* **STORED DATA**:
☆ ☆ ☆

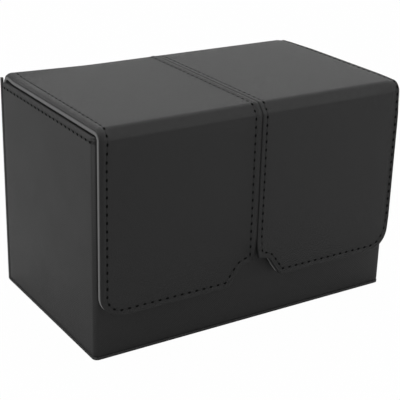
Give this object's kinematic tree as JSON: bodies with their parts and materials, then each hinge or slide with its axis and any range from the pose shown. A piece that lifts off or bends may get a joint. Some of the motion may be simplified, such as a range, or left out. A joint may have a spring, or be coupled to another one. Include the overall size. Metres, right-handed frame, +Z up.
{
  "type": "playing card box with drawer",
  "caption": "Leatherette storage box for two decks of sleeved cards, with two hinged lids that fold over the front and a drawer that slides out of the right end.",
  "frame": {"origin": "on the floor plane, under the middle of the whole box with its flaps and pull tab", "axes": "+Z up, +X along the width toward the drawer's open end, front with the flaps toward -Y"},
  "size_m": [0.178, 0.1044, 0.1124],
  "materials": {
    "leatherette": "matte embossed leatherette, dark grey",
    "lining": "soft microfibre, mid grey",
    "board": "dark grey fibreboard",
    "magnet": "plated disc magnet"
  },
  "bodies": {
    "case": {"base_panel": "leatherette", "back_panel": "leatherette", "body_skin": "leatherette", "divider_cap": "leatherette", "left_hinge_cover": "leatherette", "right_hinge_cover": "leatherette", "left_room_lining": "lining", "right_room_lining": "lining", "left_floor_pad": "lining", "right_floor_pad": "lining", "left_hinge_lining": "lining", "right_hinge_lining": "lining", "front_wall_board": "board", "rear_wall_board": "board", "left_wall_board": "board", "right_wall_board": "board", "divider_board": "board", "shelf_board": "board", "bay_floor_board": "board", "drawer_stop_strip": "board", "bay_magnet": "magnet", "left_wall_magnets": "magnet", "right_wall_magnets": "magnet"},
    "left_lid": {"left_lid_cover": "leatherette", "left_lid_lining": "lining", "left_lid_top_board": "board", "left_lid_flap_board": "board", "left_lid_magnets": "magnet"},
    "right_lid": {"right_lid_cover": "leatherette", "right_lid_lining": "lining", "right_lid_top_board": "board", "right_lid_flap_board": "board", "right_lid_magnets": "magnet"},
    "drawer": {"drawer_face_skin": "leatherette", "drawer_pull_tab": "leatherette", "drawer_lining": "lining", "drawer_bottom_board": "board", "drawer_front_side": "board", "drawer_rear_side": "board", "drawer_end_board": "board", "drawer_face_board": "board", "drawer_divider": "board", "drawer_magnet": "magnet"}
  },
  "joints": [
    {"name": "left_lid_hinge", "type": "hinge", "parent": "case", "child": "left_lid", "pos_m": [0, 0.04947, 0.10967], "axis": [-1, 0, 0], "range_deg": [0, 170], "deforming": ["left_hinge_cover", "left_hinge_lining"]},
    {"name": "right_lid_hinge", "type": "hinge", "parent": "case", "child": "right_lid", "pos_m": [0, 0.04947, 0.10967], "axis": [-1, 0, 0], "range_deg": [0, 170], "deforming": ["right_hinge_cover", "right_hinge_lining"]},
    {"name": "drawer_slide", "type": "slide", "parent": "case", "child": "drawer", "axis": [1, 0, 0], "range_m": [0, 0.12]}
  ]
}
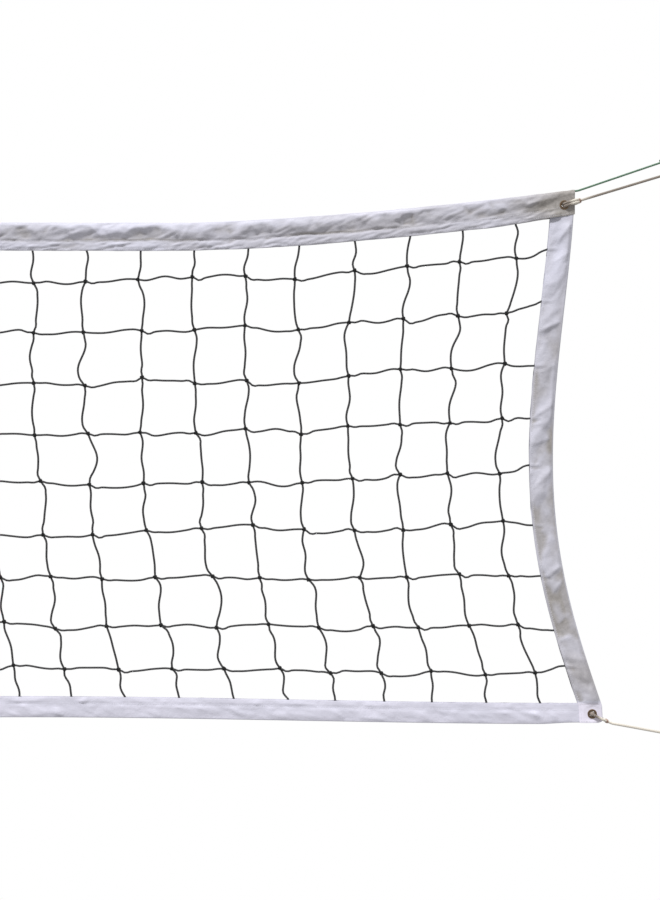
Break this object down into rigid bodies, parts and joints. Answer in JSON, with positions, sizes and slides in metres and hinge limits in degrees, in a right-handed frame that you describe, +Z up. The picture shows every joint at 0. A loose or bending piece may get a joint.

☆ ☆ ☆

* **GIVEN EXERCISE**:
Return each line of the data exactly as written above.

* **ANSWER BELOW**:
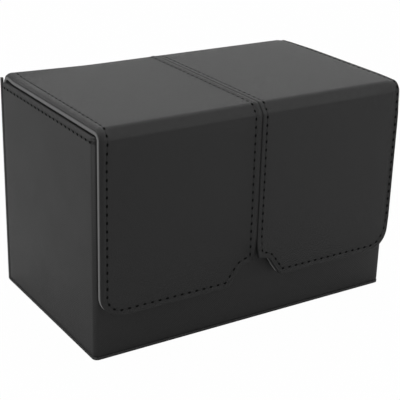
Give this object's kinematic tree as JSON: bodies with their parts and materials, then each hinge or slide with its axis and any range from the pose shown. A piece that lifts off or bends may get a joint. Some of the motion may be simplified, such as a range, or left out. A joint may have a spring, or be coupled to another one. Include the overall size. Metres, right-handed frame, +Z up.
{
  "type": "playing card box with drawer",
  "caption": "Leatherette storage box for two decks of sleeved cards, with two hinged lids that fold over the front and a drawer that slides out of the right end.",
  "frame": {"origin": "on the floor plane, under the middle of the whole box with its flaps and pull tab", "axes": "+Z up, +X along the width toward the drawer's open end, front with the flaps toward -Y"},
  "size_m": [0.178, 0.1044, 0.1124],
  "materials": {
    "leatherette": "matte embossed leatherette, dark grey",
    "lining": "soft microfibre, mid grey",
    "board": "dark grey fibreboard",
    "magnet": "plated disc magnet"
  },
  "bodies": {
    "case": {"base_panel": "leatherette", "back_panel": "leatherette", "body_skin": "leatherette", "divider_cap": "leatherette", "left_hinge_cover": "leatherette", "right_hinge_cover": "leatherette", "left_room_lining": "lining", "right_room_lining": "lining", "left_floor_pad": "lining", "right_floor_pad": "lining", "left_hinge_lining": "lining", "right_hinge_lining": "lining", "front_wall_board": "board", "rear_wall_board": "board", "left_wall_board": "board", "right_wall_board": "board", "divider_board": "board", "shelf_board": "board", "bay_floor_board": "board", "drawer_stop_strip": "board", "bay_magnet": "magnet", "left_wall_magnets": "magnet", "right_wall_magnets": "magnet"},
    "left_lid": {"left_lid_cover": "leatherette", "left_lid_lining": "lining", "left_lid_top_board": "board", "left_lid_flap_board": "board", "left_lid_magnets": "magnet"},
    "right_lid": {"right_lid_cover": "leatherette", "right_lid_lining": "lining", "right_lid_top_board": "board", "right_lid_flap_board": "board", "right_lid_magnets": "magnet"},
    "drawer": {"drawer_face_skin": "leatherette", "drawer_pull_tab": "leatherette", "drawer_lining": "lining", "drawer_bottom_board": "board", "drawer_front_side": "board", "drawer_rear_side": "board", "drawer_end_board": "board", "drawer_face_board": "board", "drawer_divider": "board", "drawer_magnet": "magnet"}
  },
  "joints": [
    {"name": "left_lid_hinge", "type": "hinge", "parent": "case", "child": "left_lid", "pos_m": [0, 0.04947, 0.10967], "axis": [-1, 0, 0], "range_deg": [0, 170], "deforming": ["left_hinge_cover", "left_hinge_lining"]},
    {"name": "right_lid_hinge", "type": "hinge", "parent": "case", "child": "right_lid", "pos_m": [0, 0.04947, 0.10967], "axis": [-1, 0, 0], "range_deg": [0, 170], "deforming": ["right_hinge_cover", "right_hinge_lining"]},
    {"name": "drawer_slide", "type": "slide", "parent": "case", "child": "drawer", "axis": [1, 0, 0], "range_m": [0, 0.12]}
  ]
}
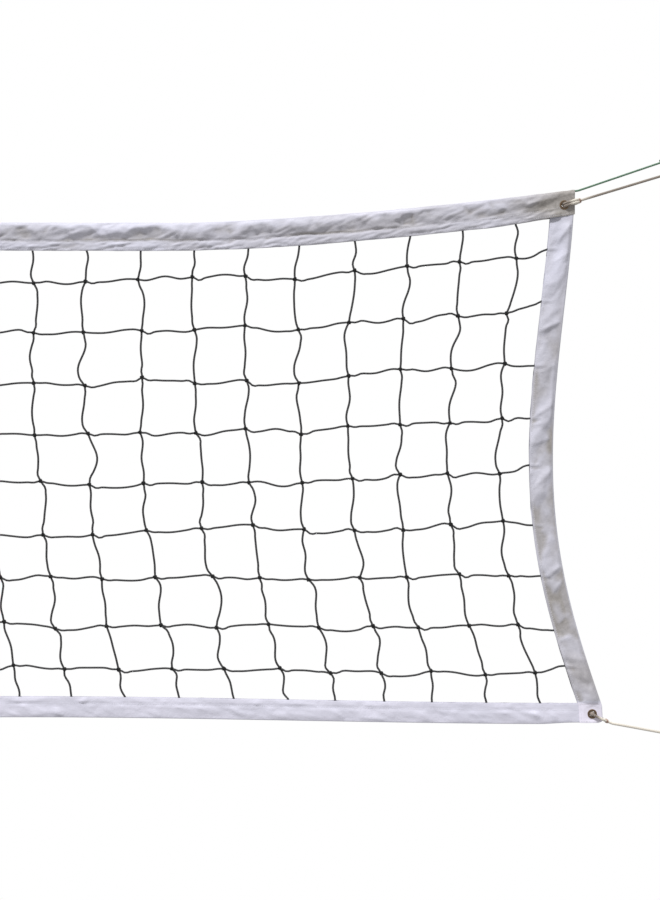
Break this object down into rigid bodies, parts and joints. Answer in JSON, with positions, sizes and slides in metres and hinge limits in degrees, in a right-handed frame that you describe, +Z up. The picture shows every joint at 0. A loose or bending piece may get a joint.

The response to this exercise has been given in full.